Pentagon acquisition chief Bill LaPlante has pledged to review the current progress payment structure and DOD is in the midst of studying broader approaches to contract financing.

Norquist said he believes the current rate structure should remain in place.

“My general belief is that I think they’re still needed, which means the current accelerated payments should be maintained,” he said. “Part of that is we’re just not out of the hole yet on the economy. We still have supply chain issues, we still the inflation issues, we still have a lot of things. And if you hit the primes, you hit all the way down to their sub-tier suppliers. And I come back to sort of what I view as the basic goal, which is we want to increase the number of vendors who are willing to operate inside the defense industrial base and bid on government work in order to promote more competition, get better technology, get lower prices.”

Norquist said DOD and Congress should be as business-friendly as possible in order attract new private-sector companies.

“So, when you look at a change the question is,” he said, “does this make firms more willing to enter the market or, if they are already in, stay? Or does it make them more likely to leave? And for the firms that are there, does it drive their costs up or down?”

The Pentagon has also taken a more aggressive view on defense industry competition recently, releasing a report in February -- following the Federal Trade Commission’s ruling to block Lockheed Martin’s acquisition of Aerojet Rocketdyne -- saying the department recognizes it has a “historically consolidated” defense industrial base and plans to enforce greater competition in several ways. Among its strategies for doing so are increasing reviews of company merger and acquisition activity and seeking new DIB entrants, preferably small businesses.

Norquist, who was a top Pentagon official when Raytheon acquired United Technologies Corp. in 2020 and Northrop Grumman acquired Orbital ATK in 2018, said he believes the government is poised to crack down on the wrong thing.

The Pentagon’s report, Norquist said, acknowledges that the bulk of defense industry consolidations occurred in the 1990s at the direction of the DOD after the end of the Cold War.

“The mergers are the effect, not the cause,” he said. “The cause, even according to the report itself, is budget cuts, low interest rates and long gaps between new programs.
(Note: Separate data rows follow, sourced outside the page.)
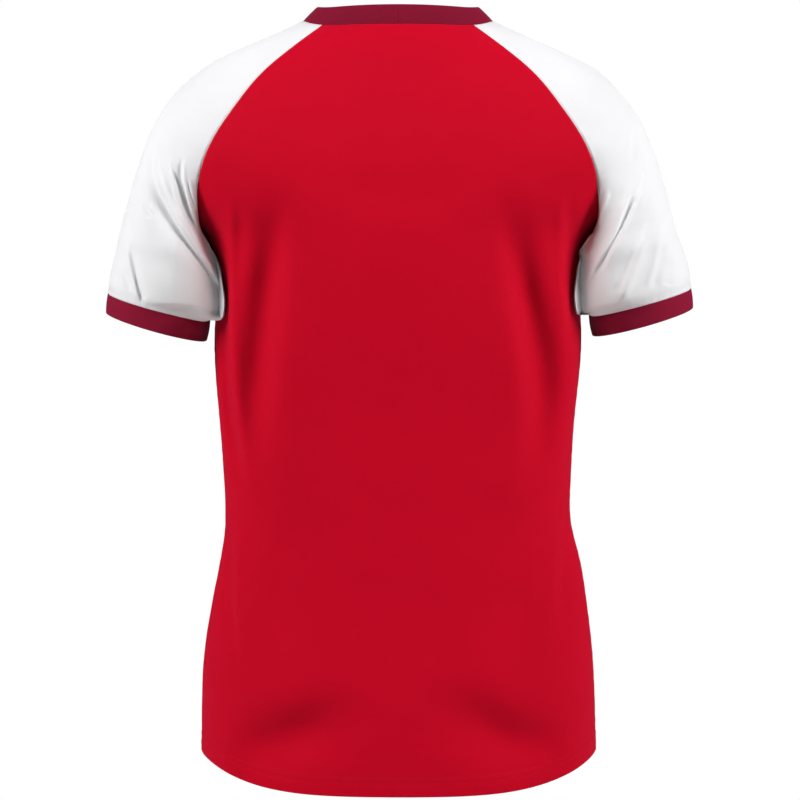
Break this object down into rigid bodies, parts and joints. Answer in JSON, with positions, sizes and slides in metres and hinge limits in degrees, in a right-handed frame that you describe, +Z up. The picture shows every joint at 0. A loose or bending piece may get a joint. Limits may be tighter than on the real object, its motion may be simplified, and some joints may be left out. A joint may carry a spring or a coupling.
{
  "type": "football jersey",
  "caption": "Short-sleeved raglan football jersey, filled out as worn, with a red body, white sleeves and a maroon neckband and cuffs.",
  "frame": {"origin": "middle of the neck opening, level with the points where the shoulders meet the neck, where the wearer's shoulders hold the shirt", "axes": "+Z up, +Y out of the shirt's back, -Y out of its front, +X towards the wearer's left sleeve"},
  "size_m": [0.5744, 0.251, 0.7501],
  "materials": {
    "body_cloth": "matt polyester knit with a soft sheen",
    "sleeve_cloth": "matt polyester knit with a soft sheen",
    "band_knit": "matt folded knit band"
  },
  "bodies": {
    "root": {"back_panel": "body_cloth", "front_panel": "body_cloth", "sleeve_left": "sleeve_cloth", "sleeve_right": "sleeve_cloth", "neckband": "band_knit", "cuff_left": "band_knit", "cuff_right": "band_knit"}
  },
  "joints": []
}
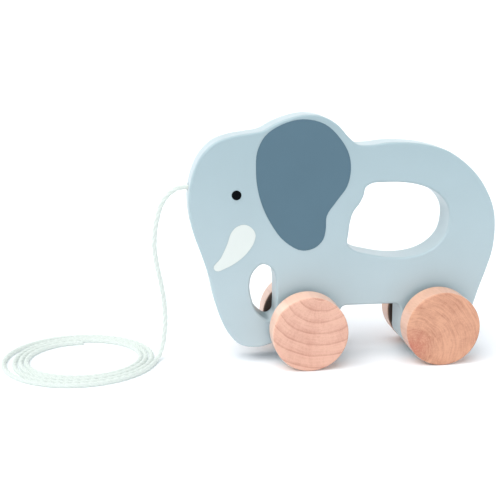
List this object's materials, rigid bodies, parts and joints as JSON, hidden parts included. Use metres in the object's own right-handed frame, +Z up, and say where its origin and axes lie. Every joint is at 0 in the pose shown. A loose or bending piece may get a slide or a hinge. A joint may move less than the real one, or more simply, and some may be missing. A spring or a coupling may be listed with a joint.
{
  "type": "pull-along toy",
  "caption": "Wooden pull-along elephant on round wheels, with a handle opening through its back and a pull cord at its forehead",
  "frame": {"origin": "on the floor under the middle of the toy, midway between the forehead and the rump and between the left and right wheels", "axes": "+X from the head towards the rump, +Y towards the elephant's right side along the axles, +Z up"},
  "size_m": [0.3085, 0.101, 0.1521],
  "materials": {
    "body_paint": "satin paint on wood",
    "ear_paint": "satin paint on wood",
    "tusk_paint": "satin paint on wood",
    "eye_paint": "satin paint on wood",
    "wheel_wood": "turned and sanded, clear matt lacquer",
    "dowel_wood": "plain turned dowel",
    "cord": "twisted cotton cord"
  },
  "bodies": {
    "board": {"body_board": "body_paint", "ear_left": "ear_paint", "ear_right": "ear_paint", "tusk_left": "tusk_paint", "tusk_right": "tusk_paint", "eye_left": "eye_paint", "eye_right": "eye_paint", "cord_peg": "dowel_wood", "cord_knot": "cord", "cord_run": "cord", "cord_coil": "cord"},
    "front_wheelset": {"front_axle": "dowel_wood", "front_left_wheel": "wheel_wood", "front_right_wheel": "wheel_wood", "front_left_washer": "dowel_wood", "front_right_washer": "dowel_wood"},
    "rear_wheelset": {"rear_axle": "dowel_wood", "rear_left_wheel": "wheel_wood", "rear_right_wheel": "wheel_wood", "rear_left_washer": "dowel_wood", "rear_right_washer": "dowel_wood"}
  },
  "joints": [
    {"name": "front_axle_turn", "type": "hinge", "parent": "board", "child": "front_wheelset", "pos_m": [-0.024, 0, 0.023], "axis": [0, 1, 0], "continuous": true},
    {"name": "rear_axle_turn", "type": "hinge", "parent": "board", "child": "rear_wheelset", "pos_m": [0.058, 0, 0.023], "axis": [0, 1, 0], "continuous": true}
  ]
}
So, if you want to try to turn that around, you have to go after the cause. To try to close the door on the effect is not particularly effective or useful.”

Norquist has brought another belief to his new position that he often spoke about during his Pentagon service: the deleterious impact of congressional continuing resolutions, which traditionally give lawmakers more time to reach bipartisan budget deals, but handcuff DOD with stopgap spending restrictions and prohibit the beginning of any new weapons programs.

“A CR is the simple question of how much of a head start do you want to give China?” he said. “You’ve got a new technology that the department believes in, you’ve managed to convince [the Office of Management and Budget] to let you fund it, you take it to the Hill, the House and the Senate both like it, the authorizers and the appropriators amazingly both agree with you, the Republicans and the Democrats all combine and kumbaya together, and we say, ‘Not so fast, it’s a long race, let’s give China a couple more months of a lead.’ Why? Why give them any head start at all? It all works to our disadvantage.”

Norquist is also a member of the ongoing Planning, Programming Budget and Execution Reform Commission, which is in the advent of its work.

Norquist said he is excited about the commission’s possibilities and plans to push for the presentation of case studies so the team can be as specific as possible about root causes and systemic problems.